Chan-Norris said, unlike the 90s, this boom has to do with the way web-based services, advances in programming languages and cheaper hardware have lowered the barrier to entry.

“If you have an idea — and if you’re a developer, especially — you can build something really quickly on a weekend or over a couple of weeks,” he said. “There’s probably a lot less risk in terms of getting started.”

Josh Gross is living proof. He had been annoyed for years by the challenge of easily saving and storing the varied content—image, texts, video—he would come across on the Internet.

In April, he quit his job as a front-end developer for a start-up to work on his solution, which gives you five ways to save varied content in a single searchable “Hopper.”

“This is… all me right now,” he said. “I designed and developed the thing from the bottom up.”

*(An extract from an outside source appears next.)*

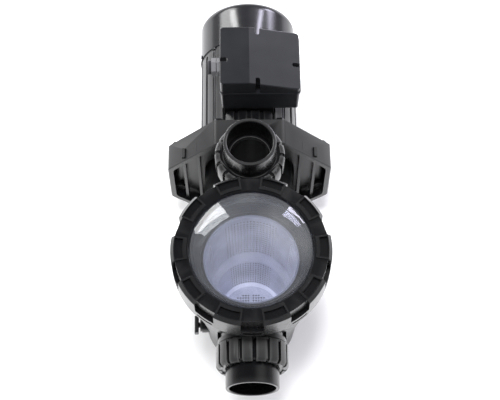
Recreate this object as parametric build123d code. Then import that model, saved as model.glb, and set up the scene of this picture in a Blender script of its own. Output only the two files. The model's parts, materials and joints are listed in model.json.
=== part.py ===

In fact, on his blog, Gross describes creating the “minimum viable product” for Hopper in a single week.

The ability to build and get financing for new companies is great news for developers who want to become entrepreneurs. But it’s not great news for entrepreneurs who want to hire developers.

At the job fair Uncubed, Tom Lehman, founder of Rap Genius, cited this as one of the factors exacerbating the challenge of finding good talent.

“You’re not just facing competition from other companies,” Lehman said. “If you’re a smart person, chances are you can get funding for your own company. The same force which is creating such a demand for engineers as employees is also creating demand for engineers to be their own boss and start their own companies.”

Despite this disjunction between supply and demand, companies are continuing to hold high standards, according to Mike Fitzgerald, partner at staffing firm Winter, Wyman.

“In the late '90s, many hiring companies dropped their standards and they hired almost anyone who was remotely close to the mark,” Fitzgerald said. “This time around … the standards aren’t dropping. So despite how hard it may be to find people and how long they may be looking for talent, they aren’t really materially changing what they want.”

In fact, some start-ups appear to be tightening their standards. In the last few months, Tumblr has instituted a coding test, according to recruiter Lindsey Dole.

At the NY Startup Job Fair, recruiters for ZocDoc — a website for making doctor’s appointments — wore nurse’s scrubs while administering a coding test on site.

In a gimmick that combines high standards with high incentives, those who passed would get a $100 coupon, redeemable when they came in for an interview. Hundreds dropped off resumes, but only 12 passed the test, according to the company.